WongKinYiu / CrossStagePartialNetworks

Cross Stage Partial Networks
https://github.com/WongKinYiu/CrossStagePartialNetworks
894 stars 172 forks source link

Mosaic Augmentation Paper? #8

Open glenn-jocher opened 4 years ago

glenn-jocher commented 4 years ago

@WongKinYiu @AlexeyAB great work on the README, there's a wealth of information here! I saw that the mosaic augmentation outperformed all of the rest in your readme tests, including more well known ones like cutmix.

Based on this I wonder if it's worth publishing a short paper to arxiv, and then we can link to this github, alexeyab/darknet and ultralytics/yolov3 for the mosaic dataloader code?

WongKinYiu commented 4 years ago

@glenn-jocher

For your reference. image

AlexeyAB commented 4 years ago

@glenn-jocher

I saw that the mosaic augmentation outperformed all of the rest in your readme tests, including more well known ones like cutmix.

Yes.
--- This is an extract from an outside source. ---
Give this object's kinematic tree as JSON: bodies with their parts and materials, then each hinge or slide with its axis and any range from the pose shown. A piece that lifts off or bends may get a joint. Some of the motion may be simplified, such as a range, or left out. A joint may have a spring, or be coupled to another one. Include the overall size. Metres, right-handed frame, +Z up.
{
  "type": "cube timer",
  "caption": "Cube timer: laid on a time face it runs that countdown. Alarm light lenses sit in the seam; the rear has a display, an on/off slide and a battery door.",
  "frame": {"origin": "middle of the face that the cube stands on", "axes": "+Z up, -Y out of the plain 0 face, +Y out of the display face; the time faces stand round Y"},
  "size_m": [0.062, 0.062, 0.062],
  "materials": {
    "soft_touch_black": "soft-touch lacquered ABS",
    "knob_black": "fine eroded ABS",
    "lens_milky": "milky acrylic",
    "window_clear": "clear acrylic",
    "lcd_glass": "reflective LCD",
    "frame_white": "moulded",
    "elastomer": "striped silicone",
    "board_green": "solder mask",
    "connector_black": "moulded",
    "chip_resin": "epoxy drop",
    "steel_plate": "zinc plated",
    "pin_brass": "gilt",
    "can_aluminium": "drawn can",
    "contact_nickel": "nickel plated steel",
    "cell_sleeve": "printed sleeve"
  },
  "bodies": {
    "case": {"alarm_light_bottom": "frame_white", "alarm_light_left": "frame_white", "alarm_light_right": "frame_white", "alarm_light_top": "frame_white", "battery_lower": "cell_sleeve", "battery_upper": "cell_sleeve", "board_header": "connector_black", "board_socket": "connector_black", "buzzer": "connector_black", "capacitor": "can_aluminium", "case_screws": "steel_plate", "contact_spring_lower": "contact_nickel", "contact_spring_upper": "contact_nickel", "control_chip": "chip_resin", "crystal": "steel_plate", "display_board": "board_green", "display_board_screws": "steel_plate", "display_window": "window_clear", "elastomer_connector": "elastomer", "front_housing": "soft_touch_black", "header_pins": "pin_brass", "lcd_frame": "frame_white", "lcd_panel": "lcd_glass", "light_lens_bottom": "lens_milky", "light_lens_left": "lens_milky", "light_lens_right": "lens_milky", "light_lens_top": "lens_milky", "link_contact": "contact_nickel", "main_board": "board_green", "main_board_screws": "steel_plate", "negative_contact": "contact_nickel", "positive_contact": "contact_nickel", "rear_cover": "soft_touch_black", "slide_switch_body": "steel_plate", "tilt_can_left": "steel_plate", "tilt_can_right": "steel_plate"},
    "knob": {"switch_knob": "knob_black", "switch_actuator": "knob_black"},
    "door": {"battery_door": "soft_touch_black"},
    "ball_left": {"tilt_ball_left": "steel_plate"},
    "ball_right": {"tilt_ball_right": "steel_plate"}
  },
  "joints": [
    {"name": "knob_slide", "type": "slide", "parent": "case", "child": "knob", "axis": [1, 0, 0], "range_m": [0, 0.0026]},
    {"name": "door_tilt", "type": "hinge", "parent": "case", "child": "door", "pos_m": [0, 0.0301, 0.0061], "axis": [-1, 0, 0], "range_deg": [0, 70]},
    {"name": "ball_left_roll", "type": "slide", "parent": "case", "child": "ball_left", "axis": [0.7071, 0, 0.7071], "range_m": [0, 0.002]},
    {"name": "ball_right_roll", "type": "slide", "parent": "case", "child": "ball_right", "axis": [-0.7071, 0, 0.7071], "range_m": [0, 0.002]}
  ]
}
It seems: more parts of different images - higher accuracy. So may be we can combine more than 4 images into one: 6, 8, 12 or 16.
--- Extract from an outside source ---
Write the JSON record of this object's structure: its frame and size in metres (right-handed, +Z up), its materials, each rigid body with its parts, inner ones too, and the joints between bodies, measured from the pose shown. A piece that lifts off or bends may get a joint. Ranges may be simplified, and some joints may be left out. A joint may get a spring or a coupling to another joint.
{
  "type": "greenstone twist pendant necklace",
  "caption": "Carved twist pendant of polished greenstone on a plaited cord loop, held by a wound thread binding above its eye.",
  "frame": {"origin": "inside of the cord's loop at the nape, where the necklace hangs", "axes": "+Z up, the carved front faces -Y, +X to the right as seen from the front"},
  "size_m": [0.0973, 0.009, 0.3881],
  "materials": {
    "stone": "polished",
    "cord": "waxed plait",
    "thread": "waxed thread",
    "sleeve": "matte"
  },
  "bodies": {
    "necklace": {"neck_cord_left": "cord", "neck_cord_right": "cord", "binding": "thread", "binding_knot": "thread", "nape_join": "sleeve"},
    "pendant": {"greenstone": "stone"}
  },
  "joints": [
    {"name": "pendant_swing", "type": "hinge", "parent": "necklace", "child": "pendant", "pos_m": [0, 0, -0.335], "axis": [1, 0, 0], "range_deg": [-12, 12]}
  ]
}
Based on this I wonder if it's worth publishing a short paper to arxiv, and then we can link to this github, alexeyab/darknet and ultralytics/yolov3 for the mosaic dataloader code?

Yes. It would also be interesting to know what effect this gives when training the detector.

glenn-jocher commented 4 years ago

@WongKinYiu wow, that's odd that Swish hurt the results while Mish helped a lot. Are you sure your Swish implementation was correct? Mish actually provided the largest improvement in your test, it's too bad it's so slow.

@AlexeyAB yes I was thinking of increasing the 4 images to 9 (in a 3x3 grid), but there are some practical problems with overlap, how to align and build the 3x3 mosaic etc, wheras now the mosaic is very simple, since there is no overlap, and the images all share a common vertex at the center. There would also be diminishing returns for having to load double the images, as currently the grey area is only maybe 10-20% of the image space. train_batch0

AlexeyAB commented 4 years ago

@glenn-jocher

Are you sure your Swish implementation was correct?

Yes, Swish implementation is correct, since Swish improves accuracy for other models: EfficientNet, MixNet, PeleeNet, CSPPeleeNet, ... https://github.com/AlexeyAB/darknet/issues/3994#issuecomment-565692356

but there are some practical problems with overlap, how to align and build the 3x3 mosaic etc

Yes, there are problems for Detector, but there is no problem for Classifier to do 3x3 instead of 2x2: https://github.com/AlexeyAB/darknet/issues/4432

glenn-jocher commented 4 years ago

@AlexeyAB ah yes, that's true. For classification tasks like imagenet the 3x3 mosaic is much simpler :)

WongKinYiu commented 4 years ago

@glenn-jocher @AlexeyAB

https://arxiv.org/pdf/2004.12432.pdf mosaic-like paper.